Saarbrücker Zeitung vom 28. Januar 2011
Ein Feuerkopf auf der Staats-Baustelle
von Cathrin Elss-Seringhaus
Aufführungsvergleich: Nach Saarbrücken zeigt jetzt auch Kaiserslautern einen Intendanten-"Hamlet"
Nicht nur in Saarbrücken, auch in Kaiserslautern hat die Intendanz "Hamlet" in dieser Saison zur Chefsache erklärt. Während Dagmar Schlingmann am Staatstheater mit dem komplexen Shakespeare-Stoff nicht auf gewohnter künstlerischer Höhe landete, gelingt ihrem Kollegen Johannes Reitmeier am Pfalztheater Überdurchschnittliches.
Saarbrücken/Kaiserslautern. Es existiert eine ungeschriebene Rangliste der regionalen Ensemble-Bühnen: Mannheim, Saarbrücken, Kaiserslautern, Luxemburg (Nationaltheater), Trier.
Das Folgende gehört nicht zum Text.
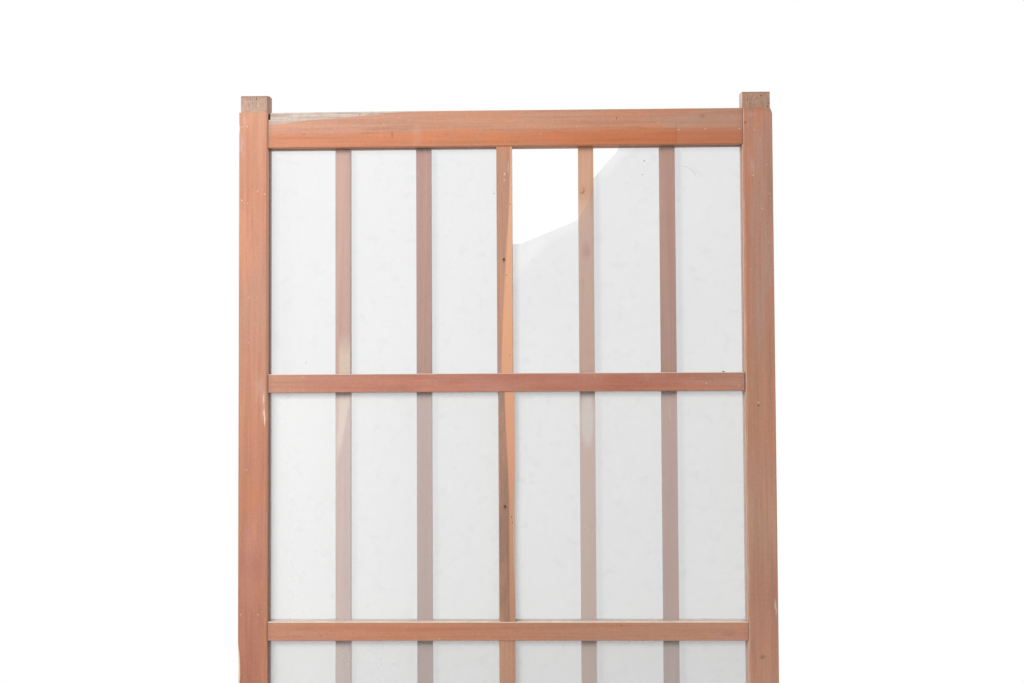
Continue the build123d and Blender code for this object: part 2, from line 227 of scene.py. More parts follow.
class Timber(Finish):  # stained softwood, whose colour, roughness and height are painted in steps
    def __init__(self, name, along, look, seed):
        super().__init__(name, woodLook["roughness"])
        long = woodLook["grainLength"]
        drawn = (1.0, 1.0, long) if along == "z" else (long, 1.0, 1.0)
        softer = (1.0, 1.0, 0.2) if along == "z" else (0.2, 1.0, 1.0)
        grainPlace = self.stretched(drawn, (seed, seed * 1.3, seed * 0.7))
        cloudPlace = self.stretched(softer, (seed * 2.1, seed, seed * 1.9))
        self.front = self.rise(self.forward, -0.3, -0.6)
        self.cloud = self.noise(cloudPlace, woodLook["cloudScale"], 4.0, 0.55, 0.6)
        self.fineCloud = self.noise(cloudPlace, woodLook["cloudScale"] * 4.3, 4.0, 0.6, 0.4)
        self.lines = self.noise(grainPlace, 170.0, 4.0, 0.62, 0.35)
        self.hairs = self.noise(grainPlace, 900.0, 2.0, 0.6)
        self.colour = self.stain(along, look)
        self.coat = 0.48 + self.lines * 0.14 + self.rise(self.cloud, 0.5, 0.7) * 0.1
        self.height = self.lines * 0.6 + self.hairs * 0.25
        if look.get("own"):
            look["own"](self)
        self.settleDirt()
        self.mark(look.get("pale", ()), woodLook["fleck"], 0.62, 0.3)
        self.mark(look.get("dark", ()), woodLook["pit"], 0.8, -1.0)
        for x, z, wide, tall, shade, share in look.get("patches", ()):
            patch = self.spot(x, z, wide * 1.25, tall * 1.25, 1.0, self.loose) * self.rise(self.fineCloud, 0.25, 0.6)
            self.paint(patch * self.front * share, shade)
        self.give(Base_Color=self.colour, Roughness=self.coat)
        self.bump(self.height, 0.0006, 0.45)

    def paint(self, share, shade, kind="MIX"):
        self.colour = self.blend(share, self.colour, shade, kind)

    def stain(self, along, look):
        run = self.z if along == "z" else self.x
        low, high = look["tones"][0][0], look["tones"][-1][0]
        stops = [((place - low) / (high - low), shade) for place, shade in look["tones"]]
        colour = self.ramp((run - low) / (high - low), stops)
        colour = self.blend(self.rise(self.cloud, 0.5, 0.68) * woodLook["cloudShare"], colour, look["dull"])
        colour = self.blend(self.rise(self.fineCloud, 0.52, 0.3) * woodLook["warmShare"], colour, look["warm"])
        lineShare = self.rise(self.lines, 0.42, 0.66) * woodLook["lineShare"]
        colour = self.blend(lineShare, colour, look["dull"], "MULTIPLY")
        hairShare = self.rise(self.hairs, 0.55, 0.75) * woodLook["hairShare"]
        colour = self.blend(hairShare, colour, woodLook["hair"], "MULTIPLY")
        grime = self.rise(self.noise(self.place, 60.0, 5.0, 0.7), 0.6, 0.78)
        colour = self.blend(grime * 0.26, colour, woodLook["grime"])
        faint = self.noise(self.place, 260.0, 4.0, 0.7)
        colour = self.blend(self.rise(faint, 0.5, 0.7) * 0.16, colour, woodLook["faint"])
        colour = self.blend(self.rise(faint, 0.5, 0.3) * 0.14, colour, woodLook["faintDark"])
        # rubbed arrises, painted pale as wear and also as a painted highlight along the edges: an eased edge faces two
        # ways at once
        upright = self.rise(abs(self.across) * abs(self.forward), 0.25, 0.45)
        level = self.rise(abs(self.upward) * abs(self.forward), 0.25, 0.45)
        rubbedAndHighlit = upright.over(level) * self.rise(self.fineCloud, 0.4, 0.62)
        return self.blend(rubbedAndHighlit * 0.5, colour, woodLook["rubbedAndHighlit"])

    def settleDirt(self):
        dusty = self.rise(self.upward, 0.5, 0.9) * self.rise(self.noise(self.place, 45.0, 4.0, 0.65), 0.3, 0.62)
        self.paint(dusty * 0.65, woodLook["dust"])
        foot = self.rise(self.z, 0.12, 0.0) * self.rise(self.noise(self.place, 30.0, 4.0, 0.7), 0.35, 0.65)
        self.paint(foot * 0.5, woodLook["footDirt"])

    def mark(self, marks, shade, share, depth):
        if marks:
            mask = self.spots(marks) * self.front
            self.paint(mask * share, shade)
            self.coat = self.coat + mask * 0.25
            self.height = self.height + mask * depth

    def bare(self, mask, light, dark):  # weathered wood that was never stained
        pale = self.blend(self.rise(self.lines, 0.40, 0.62) * 0.6, light, dark)
        pale = self.blend(self.rise(self.hairs, 0.5, 0.7) * 0.4, pale, woodLook["bareHair"])
        self.paint(mask, pale)
        self.coat = self.coat + mask * 0.25
        self.height = self.height + mask * (self.lines - 0.6) * 1.2

    def jointGrime(self, left, right):  # grime in the joints, where a rail meets the stiles
        near = self.rise(self.x, -0.380, -0.392) * left
        near = near.over(self.rise(self.x, 0.379, 0.391) * right)
        self.paint(near * 0.2, srgb(120, 84, 68))
        joint = self.rise(self.x, -0.3905, -0.3921) * left
        joint = joint.over(self.rise(self.x, 0.3904, 0.3913) * right)
        self.paint(joint * 0.75, srgb(84, 54, 42))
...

In der eigentlichen Großregion behauptet das hiesige Staatstheater seit langem die Platzhirsch-Position. Umso überraschender, wenn sich im unmittelbaren Aufführungsvergleich die Perspektive verschiebt, vor allem, wenn es um Intendanten-Produktionen geht. Bis vor kurzem stand im Saarländischen Staatstheater (SST) "Hamlet" auf dem Spielplan, dieser Tage kam Shakespeares Mammut-Tragödie im Kaiserslauterer Pfalztheater heraus. In einer über dreistündigen Strich-Fassung, die eine knappe Stunde länger ist als Schlingmanns Version. Zwar gerät Intendant Johannes Reitmeier Manches zu ausladend. Doch man lernt in Kaiserslautern: Dieser komplexe Shakespeare-Stoff - Staats-Affäre, Rache-Melodram, Psycho-Krimi, Liebestragödie - braucht seine Zuhör-Zeit. Nur dann entfaltet sich seine Vielschichtigkeit als Faszinosum und nicht als Verwirr-Moment.
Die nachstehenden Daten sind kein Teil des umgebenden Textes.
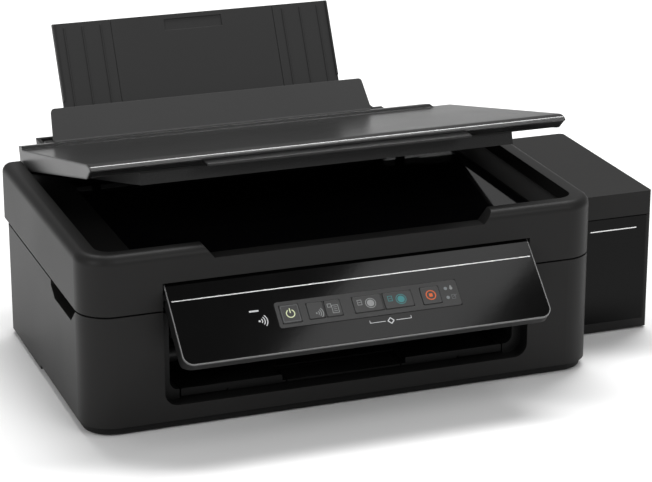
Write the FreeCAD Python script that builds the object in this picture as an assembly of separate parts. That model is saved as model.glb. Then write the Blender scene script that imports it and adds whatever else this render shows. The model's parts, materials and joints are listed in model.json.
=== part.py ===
"""Flatbed inkjet printer with a side ink tank: one STEP file per physical piece.

Working axes while modelling: X from the casing's left face, Y from its front face towards the rear,
Z up from the floor, all in millimetres. The last step moves everything so that the origin is the
centre of the underside of the whole object's box.
"""
import FreeCAD, Part
import math
import os

Vec = FreeCAD.Vector
X_AXIS = Vec(1, 0, 0)
Y_AXIS = Vec(0, 1, 0)
Z_AXIS = Vec(0, 0, 1)

# ---- casing ----
BODY_W = 390.0            # width of the casing without the tank
BODY_D = 242.0            # depth of the scanner unit
BASE_D = BODY_D - 13.0    # depth of the base above its rear bump
BUMP_D = BODY_D + 1.0     # depth of the base at the power supply bump
BUMP_Z = (10.0, 46.0)     # height span of that bump
SEAM_Z = 90.0             # line between base and scanner unit
SEAM_GAP = 1.2
RIM_Z = 134.0             # crest of the scanner rim
WALL = 2.5
CORNER_R = 24.0           # front corners in plan
REAR_R = 8.0
RIM_ROUND = 7.0
SKIRT_Z = 7.0             # lower edge of the side walls
REAR_SKIRT_Z = 4.0
SKIRT_STEP_Y = 133.0
PLINTH_INSET = 3.2
FOOT_H = 1.6
FOOT_R = 8.0
PLATE_T = 2.4
FIT = 0.3                 # clearance between fixed pieces
RUN = 0.06                # radial running clearance of a shaft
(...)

In Saarbrücken wurde Letzteres durch den Einsatz von Puppen-Doubles und die Besetzung der Titelrolle mit einer Frau weiter verstärkt. Schlingmann komponierte große Bilder, in denen sich dann jedoch klare Figuren-Umrisse verloren. Gemessen an ihrem Innovations-Ehrgeiz nimmt sich Reitmeiers Herangehensweise gefährlich konventionell aus. Der Kaiserslauterer Theaterchef schäumt Shakespeare nicht künstlich auf. Er sucht ruhige Gewässer. Dabei "aktualisiert" er durchaus, produziert mit seinem Bühnenbild (Thomas Dörfler) allerdings Fragezeichen. Schloss Helsingör begegnet uns - optisch durchaus reizvoll - als bühnenhohes Baustellen-Gerüst. Hier bastelt ein Usurpator mit Baulöwen-Gehabe am "neuen Dänemark". Seine Hofgesellschaft steckt in halbseidenen Upper-Class-Klamotten und fährt mit Riesenschlitten auf die Bühne - ein recht abgenutzter Show-Effekt. Generell jedoch hält sich Reitmeiers Inszenierungsstil an alte Tugenden: keine Mätzchen, scharf umrissene Charaktere, eindeutige Konflikt-Linien, vor allem aber ein tragender Hauptdarsteller. Der heißt Daniel Mutlu und ist ein Glücksfall für die Inszenierung. Er steuert den Dänenprinzen, dessen Mutter mit dem Bruder und Mörder des Vaters im Ehebett liegt, gänzlich unbekümmert am Klischee des Melancholikers und Zauderers vorbei. Zeigt ihn als sympathisch durchgeknallten, unberechenbaren Feuerkopf mit typisch spätpubertären Zickigkeiten. Dieser Hamlet leidet nicht am Außenseitertum, er gefällt sich als Snob, der sich schon mal eine Clownsnase aufsetzt und bei offiziellen Anlässen die Unterhose runterlässt. Mutlu greift sich die Theater-Ikone Hamlet so beherzt und so gänzlich ohne Ehrfurcht, dass es eine Freude ist.
Ähnlich zupackend agiert die gesamte Kaiserslauterer Truppe. Claudius (Henning Kohne) und Gertrud (Antje Weiser) sind keine Sex-Monster, sondern ein Durchschnitts-Paar im Flitterwochen-Furor, das die Hände nicht voneinander lassen kann. In Saarbrücken herrschte Fadheit. Auch fischt Reitmeier für Rosenkranz und Güldenstern (Hannelore Bähr, Rainer Furch) nicht im Surreal-Grotesken, sondern er zeigt uns die Narren unseres heutigen Alltags: käufliche Angestellte mit Geschäftsreisenden-Köfferchen, eine komisch-gefährliche Mischung aus Dummheit und Skrupellosigkeit. Und Ophelia (Marion Fuhs) ist schlicht das verstörte Hühnchen, das wir immer schon kannten. So entwickelt sich ein stimmiges, unaufgeregtes Miteinander. Der Zuschauer genießt den Verzicht auf Exzentrik. Alles in allem ist in Kaiserslautern ein vielleicht unspektakulärer "Hamlet" zu besichtigen, dafür ein grundsolider.